The map’s colorful layers whisper stories of the Fox River – it gossips in a more complex language than its cursory cousins. If the Fox were human it would be an egotist, not for its attractiveness, which has long since lost to the ideals of man’s need to reconfigure for purpose and management. Oh how this river must have looked running wild a couple of hundred years ago. What songs it must have sung as it tumbled over rapids and falls long since buried under a system of locks and dams that leave it sounding like a phlegmy centenarian.

In spring this is a capricious river, a river of vast floodplains, channels, currents, overflowing banks, and prayers that my car won’t leave the road for flooded ditch or plunging riverbank. It’s not the widest, or the longest, or the mightiest, but nature knows it has a purpose, it has an “I’ll be damned attitude”, and when allowed it may appear a mouse but thinks it’s a mongoose. Google shows topography that looks like a wild night of tossed bedding in a whore house room shared by the Hodag and the Hoop Snake on a brief stay over before heading up north.

There is a bridge over the concrete remnants of a boat lock long abandoned. The gates are gone and the river runs freely through it, the river current taking time to sing around one of the remaining abutments in lieu of a set of rapids that perhaps once sat there. The Fox took umbrage with the boat lock, several times in fact. The lock must have become useless in a fairly short time because it cut another channel north of what was once solid land. It then carved a large oxbow into the land above that channel as if to fiddle away man’s folly in building a lock in that position. Another oxbow, nearly dry on the map, sits directly downstream and south of the lock. Clearly the Fox River would choke the life out of the man-made structure that attempted to impede its natural course.

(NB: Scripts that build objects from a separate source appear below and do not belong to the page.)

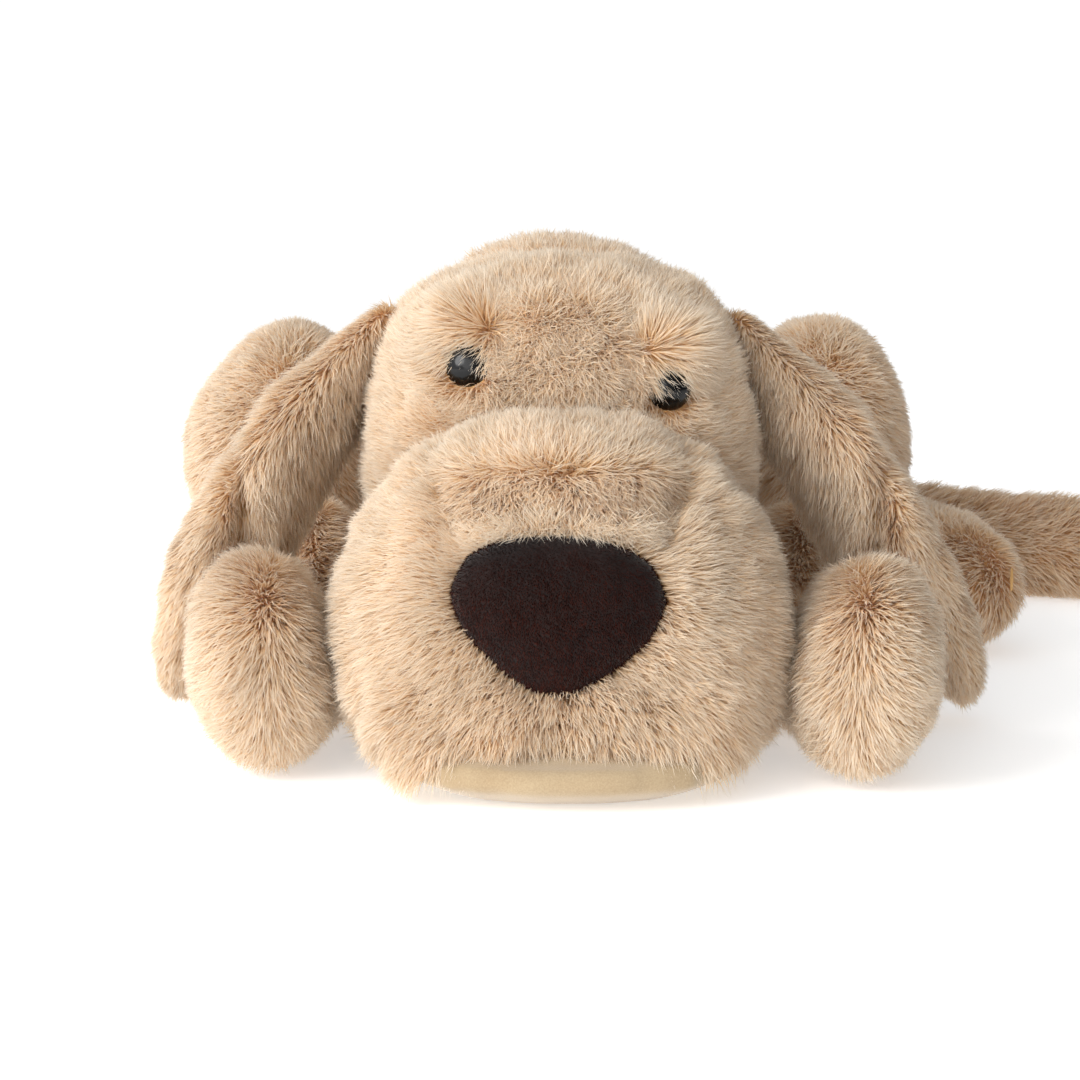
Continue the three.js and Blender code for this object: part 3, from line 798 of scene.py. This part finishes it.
def pile_tree():
    """Geometry Nodes: a tapered, bent blade for each tuft of fibres, leaning as the skin's groom says."""
    tree = bpy.data.node_groups.new("pile", "GeometryNodeTree")
    kinds = {"Skin": "Geometry", "Seed": "Int", "Bends": "Int", "Fibre": "Material"}
    lengths = ("Length", "Width", "Clump Size", "Tuft Size")
    shares = ("Density", "Lean", "Clump Pull", "Tuft Sway", "Fray", "Half")
    for label in ("Skin", *lengths, *shares, "Seed", "Bends", "Fibre"):
        kind = "NodeSocket" + kinds.get(label, "Float")
        tree.interface.new_socket(name=label, in_out="INPUT", socket_type=kind)
    tree.interface.new_socket(name="Pile", in_out="OUTPUT", socket_type="NodeSocketGeometry")
    given = node(tree, "NodeGroupInput").outputs

    def add(kind, *values, out=0, named=None, **settings):
        """Adds a node to this tree, its inputs in order or named, and gives one of its outputs."""
        return node(tree, kind, {**dict(enumerate(values)), **(named or {})}, **settings).outputs[out]

    # What the skin's groom says at each point.
    says = {key: add(READ, key, data_type="FLOAT") for key in ("furred", "stand", "reach")}
    normal = add(VECTOR, add(READ, "skin_normal", data_type="FLOAT_VECTOR"), operation="NORMALIZE")
    groomed = add(READ, "comb", data_type="FLOAT_VECTOR")
    # What differs from blade to blade, each drawn with a seed of its own: (salt, lowest, highest).
    drawn = {}
    for key, (salt, low, high) in {
        "stray": (3.0, (-1, -1, -1), (1, 1, 1)),
        "lean": (5.0, -0.15, 0.2),
        "reach": (7.0, 0.86, 1.04),
        "turn": (11.0, -0.9, 0.9),
        "tone": (13.0, 0.0, 1.0),
        "shade": (17.0, (-1, -1, -1), (1, 1, 1)),
    }.items():
        first, out, kind = (0, 0, "FLOAT_VECTOR") if isinstance(low, tuple) else (2, 1, "FLOAT")
        seed = add(MATH, given["Seed"], salt, operation="ADD")
        asked = {first: low, first + 1: high, "Seed": seed}
        drawn[key] = add("FunctionNodeRandomValue", out=out, named=asked, data_type=kind)
    # Half picks one side of the part: 1 left, -1 right, 0 both.
    root = add("GeometryNodeInputPosition")
    here = add("ShaderNodeSeparateXYZ", root, out="X")
    turned_side = add(MATH, here, given["Half"], operation="MULTIPLY")
    wrong_side = add(MATH, turned_side, 0.0, operation="LESS_THAN")
    right_side = add(MATH, 1.0, wrong_side, operation="SUBTRACT")
    density = add(MATH, given["Density"], says["furred"], operation="MULTIPLY")
    density = add(MATH, density, right_side, operation="MULTIPLY")
    points = add(
        "GeometryNodeDistributePointsOnFaces",
        named={"Mesh": given["Skin"], "Density": density, "Seed": given["Seed"]},
        distribute_method="RANDOM",
    )
    # The way each blade goes: up out of the skin, and over along the groom.
    stray = add(VECTOR, drawn["stray"], given["Fray"], operation="MULTIPLY")
    loose = add(VECTOR, groomed, stray, operation="ADD")
    rise = add(VECTOR, loose, normal, out="Value", operation="DOT_PRODUCT")
    rise = add(VECTOR, normal, rise, operation="MULTIPLY")
    flow = add(VECTOR, loose, rise, operation="SUBTRACT")
    flow = add(VECTOR, flow, operation="NORMALIZE")
    lean = add(MATH, given["Lean"], says["stand"], operation="MULTIPLY")
    lean = add(MATH, lean, drawn["lean"], operation="ADD")
    reach = add(MATH, given["Length"], says["reach"], operation="MULTIPLY")
    reach = add(MATH, reach, drawn["reach"], operation="MULTIPLY")
    up = add(MATH, reach, add(MATH, lean, operation="COSINE"), operation="MULTIPLY")
    over = add(MATH, reach, add(MATH, lean, operation="SINE"), operation="MULTIPLY")
    stem = add(VECTOR, normal, up, operation="MULTIPLY")
    sweep = add(VECTOR, flow, over, operation="MULTIPLY")
    # Blades gather towards the middle of their clump.
    clumps = add(MATH, 1.0, given["Clump Size"], operation="DIVIDE")
    cell = add("ShaderNodeTexVoronoi", out="Position", named={"Vector": root, "Scale": clumps})
    centre = add(VECTOR, cell, root, operation="SUBTRACT")
    inward = add(VECTOR, centre, normal, out="Value", operation="DOT_PRODUCT")
    inward = add(VECTOR, normal, inward, operation="MULTIPLY")
    gather = add(VECTOR, centre, inward, operation="SUBTRACT")
    gather = add(VECTOR, gather, given["Clump Pull"], operation="MULTIPLY")
    # Tufts sway together.
    tufts = add(MATH, 1.0, given["Tuft Size"], operation="DIVIDE")
    drift = add("ShaderNodeTexNoise", out=1, named={"Vector": root, "Scale": tufts, "Detail": 1.0})
    sway = add(VECTOR, drift, (0.5, 0.5, 0.5), operation="SUBTRACT")
    sway = add(VECTOR, sway, given["Tuft Sway"], operation="MULTIPLY")
    sway = add(VECTOR, sway, reach, operation="MULTIPLY")
    sweep = add(VECTOR, sweep, sway, operation="ADD")
    beside = add(VECTOR, flow, normal, operation="CROSS_PRODUCT")
    beside = add(VECTOR, beside, operation="NORMALIZE")
    beside = add(
        "ShaderNodeVectorRotate",
        named={"Vector": beside, "Axis": normal, "Angle": drawn["turn"]},
        rotation_type="AXIS_ANGLE",
    )
    beside = add(VECTOR, beside, given["Width"], operation="MULTIPLY")
    # A blade is lit as the skin under it is, with a little of its own.
    shade = add(VECTOR, normal, (0.8, 0.8, 0.8), operation="MULTIPLY")
    own = add(VECTOR, drawn["shade"], (0.15, 0.15, 0.15), operation="MULTIPLY")
    shade = add(VECTOR, shade, own, operation="ADD")
    facts = {"root": root, "stem": stem, "sweep": sweep, "gather": gather, "beside": beside, "shade": shade}
    for key, value in {**facts, "tone": drawn["tone"]}.items():
        kind = "FLOAT_VECTOR" if key in facts else "FLOAT"
        kept = {"Geometry": points, "Name": key, "Value": value}
        points = add(KEEP, named=kept, data_type=kind, domain="POINT")
    # One blade: a strip that comes to a point; one triangle when it is straight, three when it bends once.
    rows = add(MATH, given["Bends"], 2.0, operation="ADD")
    strip = {"Size X": 1.0, "Size Y": 1.0, "Vertices X": 2, "Vertices Y": rows}
    blade = add("GeometryNodeMeshGrid", named=strip)
    parts = node(tree, "ShaderNodeSeparateXYZ", {0: add("GeometryNodeInputPosition")}).outputs
    not_tip = add(MATH, parts["Y"], 0.4, operation="LESS_THAN")
    narrow = add(MATH, parts["X"], not_tip, operation="MULTIPLY")
    to_point = add("ShaderNodeCombineXYZ", narrow, parts["Y"])
    blade = add("GeometryNodeSetPosition", named={"Geometry": blade, "Position": to_point})
    blade = add("GeometryNodeMergeByDistance", named={"Geometry": blade, "Distance": 0.01})
    along = add(MATH, parts["Y"], 0.5, operation="ADD")
    for key, value in {"along": along, "side": parts["X"]}.items():
        kept = {"Geometry": blade, "Name": key, "Value": value}
        blade = add(KEEP, named=kept, data_type="FLOAT", domain="POINT")
    coat = add("GeometryNodeInstanceOnPoints", named={"Points": points, "Instance": blade})
    coat = add("GeometryNodeRealizeInstances", coat)
    # Where each corner of a blade goes: it rises fast and bends over late.
    t = add(READ, "along", data_type="FLOAT")
    side = add(READ, "side", data_type="FLOAT")
    at = {key: add(READ, key, data_type="FLOAT_VECTOR") for key in facts}
    squared = add(MATH, t, t, operation="MULTIPLY")
    fast = add(MATH, t, 1.25, operation="MULTIPLY")
    slowing = add(MATH, squared, 0.25, operation="MULTIPLY")
    rising = add(MATH, fast, slowing, operation="SUBTRACT")
    early = add(MATH, t, 0.35, operation="MULTIPLY")
    late = add(MATH, squared, 0.65, operation="MULTIPLY")
    bending = add(MATH, early, late, operation="ADD")
    where = at["root"]
    for key, factor in {"stem": rising, "sweep": bending, "gather": squared, "beside": side}.items():
        step = add(VECTOR, at[key], factor, operation="MULTIPLY")
        where = add(VECTOR, where, step, operation="ADD")
    # What would go through the floor lies along it.
    axes = node(tree, "ShaderNodeSeparateXYZ", {0: where}).outputs
    level = add(MATH, axes["Z"], 0.3 * MM, operation="MAXIMUM")
    where = add("ShaderNodeCombineXYZ", axes["X"], axes["Y"], level)
    coat = add("GeometryNodeSetPosition", named={"Geometry": coat, "Position": where})
    lit = {"Mesh": coat, "Custom Normal": at["shade"]}
    coat = add("GeometryNodeSetMeshNormal", named=lit, mode="FREE", domain="POINT")
    for key in (*facts, "side", "comb", "skin_normal", "furred", "reach", "stand"):
        coat = add("GeometryNodeRemoveAttribute", named={"Geometry": coat, "Name": key})
    coat = add("GeometryNodeSetMaterial", named={"Geometry": coat, "Material": given["Fibre"]})
    node(tree, "NodeGroupOutput", {0: coat})
    return tree


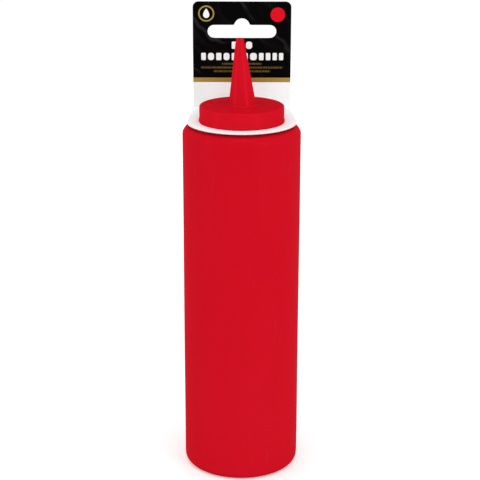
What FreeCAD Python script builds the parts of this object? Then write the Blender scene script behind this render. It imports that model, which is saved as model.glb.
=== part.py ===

On a sunny afternoon after studying the Google Map I drove to the real location and let the river tell its story. I was unprepared for the water music it had composed.  I fumbled and shook when I realized my camera should have been set to video with sound. A brief conversation between a Sandhill Crane couple and a still single Whooper was over by the time I’d turned the dial.  An elusive Whooping Crane had, once again, teased me and moved on. He flew upstream where he let out one more faint bugle before leaving.

The three successive, heavily wooded riverbanks, cut during the period the lock stood, now guard the territory between the last oxbow in the river where it’s scoured to marshland. Non-accessible marshland. Safe territory for endangered Whooping Cranes being raised and trained at White River Marsh to return and raise their future families.